The Hierarchical Transformer is a core component of our Adaptive Hierarchical Image Parser (AHIP), designed to process multi-scale visual features and construct a hierarchical representation of the image content. It builds upon the success of transformer architectures in capturing long-range dependencies while incorporating novel elements to handle the multi-scale nature of visual information.

Architecture

  1. Input: Multi-scale feature maps from the CNN backbone (typically 3 scales: fine, medium, coarse)

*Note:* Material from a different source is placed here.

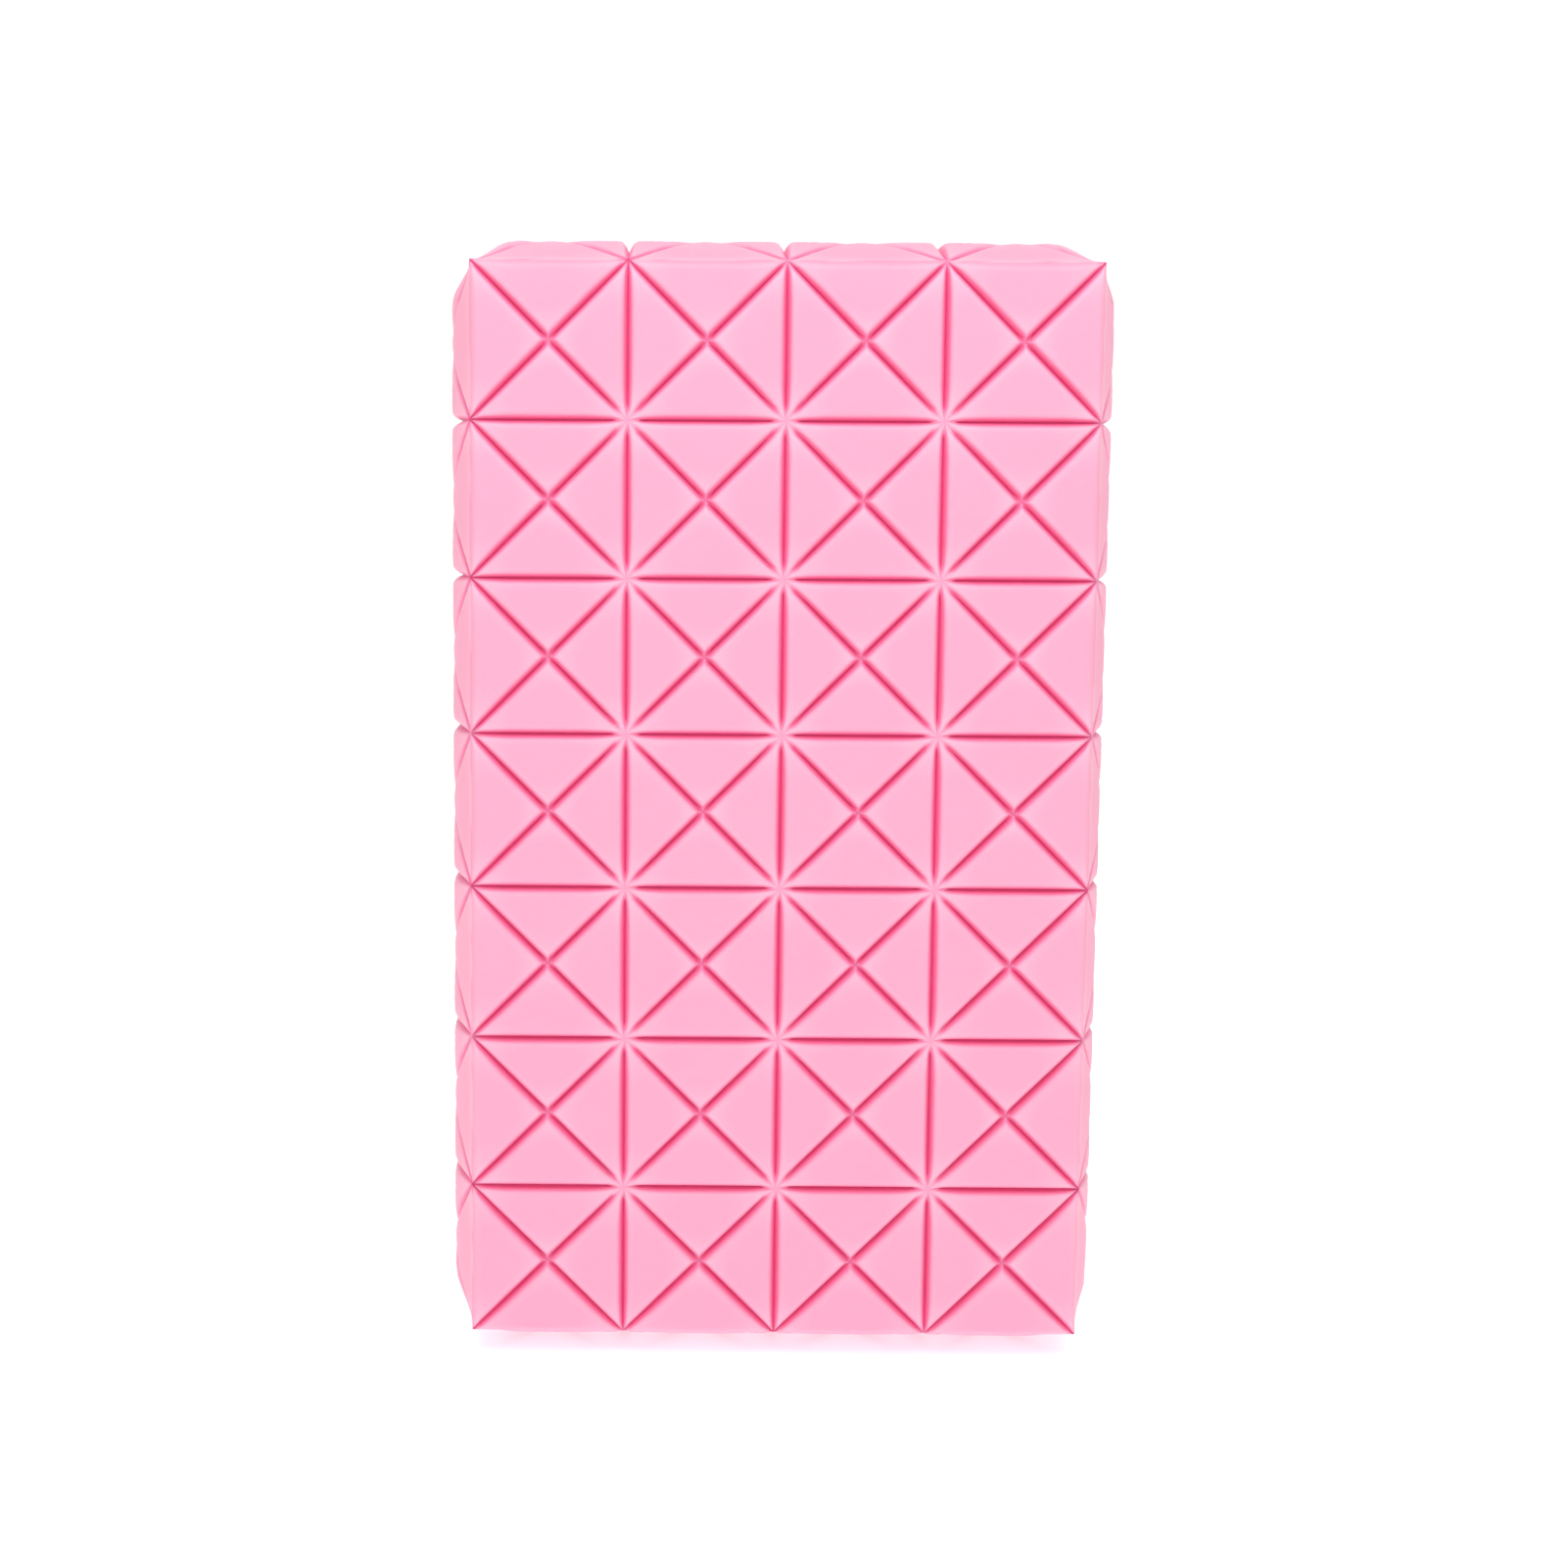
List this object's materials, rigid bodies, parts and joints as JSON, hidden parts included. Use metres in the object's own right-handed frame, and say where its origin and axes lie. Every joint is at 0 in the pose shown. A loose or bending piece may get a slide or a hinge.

  2. Scale-specific Transformers:

    • Each scale has its own transformer encoder
    • Architecture: Similar to the original transformer, but with 2D positional encodings
    • Number of layers: 6 per scale
    • Hidden dimension: 512
    • Number of heads: 8
  3. Cross-scale Attention Mechanism:

    • Allows information flow between different scales
    • Implemented after every two layers of scale-specific processing
  4. Hierarchical Pooling:

    • Progressively pools information from finer to coarser scales
    • Uses learnable pooling kernels

Detailed Components

Scale-specific Transformer

For each scale s:

  1. Input: Feature map X_s of shape (H_s, W_s, C)
  2. Add 2D sinusoidal positional encodings
  3. Reshape to sequence: (H_s * W_s, C)
  4. Process through 6 transformer encoder layers:
    • Multi-head self-attention
    • Feed-forward network
    • Layer normalization and residual connections

Cross-scale Attention

Between scales s_i and s_j:

  1. Query: From scale s_i
  2. Key and Value: From scale s_j
  3. Attention weights: softmax(Q * K^T / sqrt(d_k))
  4. Output: Weighted sum of values
  5. Aggregate: Concatenate outputs from all scales and project

Hierarchical Pooling

To pool from scale s to s+1:

  1. Apply learnable 2D convolution with stride 2
  2. Aggregate: Weighted sum of pooled features and original features at scale s+1

Training Objectives

  1. Primary: Cross-entropy loss for object classification and segmentation
  2. Auxiliary:
    • Reconstruction loss: Decode features back to image space
    • Consistency loss: Ensure consistency between scales

Innovations

  1. Scale-adaptive Attention:

    • Attention weights are modulated by scale difference
    • Allows the model to focus on relevant scales for each task
  2. Hierarchical Position Encoding:

    • Encodes both absolute position and scale information
    • Helps maintain spatial relationships across scales
  3. Dynamic Scaling:

    • Number of scales can be adjusted at inference time
    • Allows for computational efficiency on different devices

Benefits

  1. Multi-scale Processing: Captures both fine-grained details and global context
  2. Hierarchical Understanding: Naturally builds a hierarchical representation of image content
  3. Flexibility: Can handle varying image sizes and aspect ratios
  4. Efficiency: Parallel processing of different scales

Challenges and Future Work

  1. Computational Complexity: Scaling to very high-resolution images
  2. Interpretability: Understanding cross-scale attention patterns
  3. Dynamic Architectures: Adapting the architecture based on image content

The Hierarchical Transformer forms the backbone of our system's ability to understand images at multiple levels of abstraction, crucial for building a rich, hierarchical representation of visual content.